A Modest Proposal: For Ensuring the Election of Public Officials by True Popular Vote to Promote Rep | Teen Ink

A Modest Proposal: For Ensuring the Election of Public Officials by True Popular Vote to Promote Rep

February 9, 2009
By Olivia Zhu BRONZE, Saratoga, California
Olivia Zhu BRONZE, Saratoga, California
2 articles 0 photos 0 comments

It is quite unfortunate that, in this modern time, the United States continues to elect dry, crusty old men and wrinkled little ladies to the most important positions in the land. Too often we are exposed to the faces of unknown people giving horribly boring speeches in equally dull outfits. I think that it is time for America's majority to rise up and finally stop the parade of intellectuals and established policy makers from entering office, halting the degradation of our fine nation. We must unite and elect celebrities so they might reign over our country, represent our opinions, and replace mundane CSPAN with amusing MTV.

With this goal in mind, I propose that the people of this fine nation prevent actual politicians from becoming our governors, representatives, and presidents. Electing those who are average citizens would allow for a better representation of the desires of the populace and would inhibit snobbish academics from passing laws that might claim to be for the good of America, but simply reflect their own elitist opinions of society. Famous personalities do, after all, embody the best and worst of humanity'they have enormous talent and caring as well as emotional breakdowns and substance abuse.

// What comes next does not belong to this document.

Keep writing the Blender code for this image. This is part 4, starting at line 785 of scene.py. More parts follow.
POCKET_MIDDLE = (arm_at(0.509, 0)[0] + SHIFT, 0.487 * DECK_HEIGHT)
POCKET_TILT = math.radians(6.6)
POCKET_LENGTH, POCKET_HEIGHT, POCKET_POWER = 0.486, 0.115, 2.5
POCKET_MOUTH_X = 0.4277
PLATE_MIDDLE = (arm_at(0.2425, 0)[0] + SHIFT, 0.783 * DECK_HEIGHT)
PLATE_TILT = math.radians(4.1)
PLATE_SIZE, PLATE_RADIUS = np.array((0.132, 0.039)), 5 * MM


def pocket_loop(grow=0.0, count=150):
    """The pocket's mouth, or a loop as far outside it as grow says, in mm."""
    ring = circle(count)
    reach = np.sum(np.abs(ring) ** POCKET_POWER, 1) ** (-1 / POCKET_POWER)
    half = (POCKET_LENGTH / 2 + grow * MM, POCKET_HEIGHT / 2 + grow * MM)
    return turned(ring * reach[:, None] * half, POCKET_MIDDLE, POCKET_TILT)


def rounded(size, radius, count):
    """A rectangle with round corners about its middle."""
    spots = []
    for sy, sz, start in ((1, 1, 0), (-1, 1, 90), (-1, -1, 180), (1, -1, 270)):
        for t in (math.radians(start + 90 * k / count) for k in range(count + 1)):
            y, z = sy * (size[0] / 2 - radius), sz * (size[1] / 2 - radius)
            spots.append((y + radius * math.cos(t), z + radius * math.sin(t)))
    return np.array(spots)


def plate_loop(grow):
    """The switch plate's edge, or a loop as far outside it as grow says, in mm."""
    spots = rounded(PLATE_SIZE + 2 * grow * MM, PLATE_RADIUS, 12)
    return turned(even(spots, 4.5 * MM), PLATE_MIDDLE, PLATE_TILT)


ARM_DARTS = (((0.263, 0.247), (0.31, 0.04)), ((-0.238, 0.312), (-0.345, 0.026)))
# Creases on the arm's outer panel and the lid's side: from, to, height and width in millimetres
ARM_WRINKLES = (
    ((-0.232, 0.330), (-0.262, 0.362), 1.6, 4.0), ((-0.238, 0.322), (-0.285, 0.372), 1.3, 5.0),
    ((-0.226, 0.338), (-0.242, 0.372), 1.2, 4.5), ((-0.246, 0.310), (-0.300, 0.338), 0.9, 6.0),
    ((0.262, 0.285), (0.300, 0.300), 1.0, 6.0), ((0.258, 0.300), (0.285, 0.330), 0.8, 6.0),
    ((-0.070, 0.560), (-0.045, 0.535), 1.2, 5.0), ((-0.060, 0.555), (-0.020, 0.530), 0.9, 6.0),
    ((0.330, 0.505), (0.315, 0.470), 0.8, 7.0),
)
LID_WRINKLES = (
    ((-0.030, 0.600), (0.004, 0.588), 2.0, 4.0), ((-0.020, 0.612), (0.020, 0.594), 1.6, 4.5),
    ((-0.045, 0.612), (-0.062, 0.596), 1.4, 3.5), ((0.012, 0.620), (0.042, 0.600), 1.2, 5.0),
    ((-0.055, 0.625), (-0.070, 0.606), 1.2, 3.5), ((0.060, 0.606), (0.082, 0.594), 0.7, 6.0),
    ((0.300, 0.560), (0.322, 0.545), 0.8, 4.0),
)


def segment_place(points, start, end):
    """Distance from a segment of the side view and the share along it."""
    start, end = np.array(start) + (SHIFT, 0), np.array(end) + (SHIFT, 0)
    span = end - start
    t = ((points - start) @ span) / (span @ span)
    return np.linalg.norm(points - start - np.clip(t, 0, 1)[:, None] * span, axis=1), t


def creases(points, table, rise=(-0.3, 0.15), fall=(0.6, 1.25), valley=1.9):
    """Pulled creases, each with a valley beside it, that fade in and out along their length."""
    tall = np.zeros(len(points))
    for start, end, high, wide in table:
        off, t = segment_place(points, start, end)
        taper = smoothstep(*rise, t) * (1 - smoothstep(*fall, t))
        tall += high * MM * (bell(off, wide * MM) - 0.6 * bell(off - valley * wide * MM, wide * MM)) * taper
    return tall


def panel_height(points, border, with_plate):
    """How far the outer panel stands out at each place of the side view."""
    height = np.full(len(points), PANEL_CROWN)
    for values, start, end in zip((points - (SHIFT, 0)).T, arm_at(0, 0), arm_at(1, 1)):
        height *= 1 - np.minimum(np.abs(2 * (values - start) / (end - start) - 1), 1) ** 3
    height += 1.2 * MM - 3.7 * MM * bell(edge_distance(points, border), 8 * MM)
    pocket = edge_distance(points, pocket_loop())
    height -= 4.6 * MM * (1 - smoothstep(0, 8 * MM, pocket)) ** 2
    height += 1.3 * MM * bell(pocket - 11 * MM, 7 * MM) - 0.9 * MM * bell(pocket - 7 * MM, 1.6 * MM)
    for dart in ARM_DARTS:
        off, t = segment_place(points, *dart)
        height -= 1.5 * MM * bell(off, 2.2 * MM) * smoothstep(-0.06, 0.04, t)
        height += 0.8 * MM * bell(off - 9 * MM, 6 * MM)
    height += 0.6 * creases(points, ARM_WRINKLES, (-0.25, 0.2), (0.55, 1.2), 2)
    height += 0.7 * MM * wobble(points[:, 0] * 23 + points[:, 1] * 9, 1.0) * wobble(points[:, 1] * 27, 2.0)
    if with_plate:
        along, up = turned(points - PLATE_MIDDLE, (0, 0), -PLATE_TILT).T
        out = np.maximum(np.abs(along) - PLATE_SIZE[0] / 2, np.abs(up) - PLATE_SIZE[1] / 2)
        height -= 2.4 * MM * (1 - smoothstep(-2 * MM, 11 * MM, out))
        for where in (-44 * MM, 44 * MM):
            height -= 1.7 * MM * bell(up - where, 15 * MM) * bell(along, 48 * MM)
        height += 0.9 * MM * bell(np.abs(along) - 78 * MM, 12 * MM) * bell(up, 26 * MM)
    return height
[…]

The few situations in which the popular vote delivered an acceptably popular official have yielded favorable results. California, that great land containing Hollywood, has elected actors Ronald Reagan and Arnold Schwarzenegger as governors, with the former becoming president. Both developed admirable policies based on their rapport with the general populace. After all, Reagan earned the title 'The Great Communicator' for his ability to connect with all Americans as well as foreign powers. Compare his skills to the supposed eloquence of Barack Obama, who uses too many large vocabulary words, and George W. Bush, whose convoluted phrases we can barely understand at all.

I believe that there are numerous advantages to electing celebrities to high office instead of dreary politicians. Firstly, by merit of preexisting fame and popularity, the costs of campaigning would be greatly reduced, eliminating the need for donations and increasing available capital for taxes. This would greatly add to the treasuries of the nation, reducing the massive debt and economic crisis that previous unpopular presidents and Congress members have left us.

Secondly, performers generally adhere to views advocating non-violence, children's rights, and environmental preservation. Their terms would thus be filled with maintaining peace and bettering the human race, as opposed to continuing torture, war, and taxes. Since many personalities in popular culture despise any trespasses on their privacy, wiretapping regimes would also be discontinued, to the great elation of the nation.

Thirdly, popular artists and actors are used to performing on demand and thus develop confidence when interacting with others, indicating an innate talent toward creating and strengthening relations with the leaders of other nations. Though this may seem unlikely, simply examine Japan's Prime Minister Junichiro Koizumi's love of Elvis. I have it on good authority that 'Jessica Alba is so hot,' just like many other celebrities, so they should have no problem entrancing foreign leaders and enhancing their dealings with the Untied States. Such bonds will allow the achievement of universal peace and other goals listed above.

Fourthly, the United States entertainment industry is modeled globally and is a major export. Well-versed in the workings of the media, celebrities would therefore be the most qualified to ensure the survival of our greatest offering to the world: our movies, television, music, and popular culture. After considering the sorry fact that our technology experts all hail from other countries, our school system is abysmal, and our sports programs will fail in proportion to rising obesity rates, entertainment will be the one hope to maintain America's dominance over the world. As such, only the beautifully Photoshopped hands of models and musicians can be trusted to handle this vital business.

In analyzing recent trends, I have seen that we as a nation are gradually approaching this ideal state of governance. CNN.com, for example, lists Michelle Obama's inaugural wardrobe as one of the top concerns of women in the upcoming weeks. Repeated reports from other news sources detail Hillary Clinton's appalling pantsuits, Barack Obama's chiseled chest, and Tyra Banks' first lady photo shoot as some of the most important topics ever covered. In future elections, the reliance of politicians on celebrity support will be replaced by these megastars taking the power they so deserve and becoming major government officials. Britney Spears is more Googled than John McCain for a reason, after all. She is simply more popular. Her story of dancing, drama, and divorce resonates more with the American public than do public reforms or economic theory.

I admit that I was once confounded by this phenomenon, brainwashed as I was by too much schooling and not enough exposure to the media. While America is approaching the state of being a celebrity-run society, I have no hope of experiencing such a wondrous government within my lifetime. Instead, I humbly offer this proposal so that future generations might be aware of how much society must be changed before Johnny Depp sits in the Oval Office instead of the Kodak Theatre.

The author's comments:
This piece was inspired by Jonathan Swift's satire "A Modest Proposal" and my view of how society associates the media and politics. Though the delivery is (hopefully) humorous, I wish that my message be taken seriously.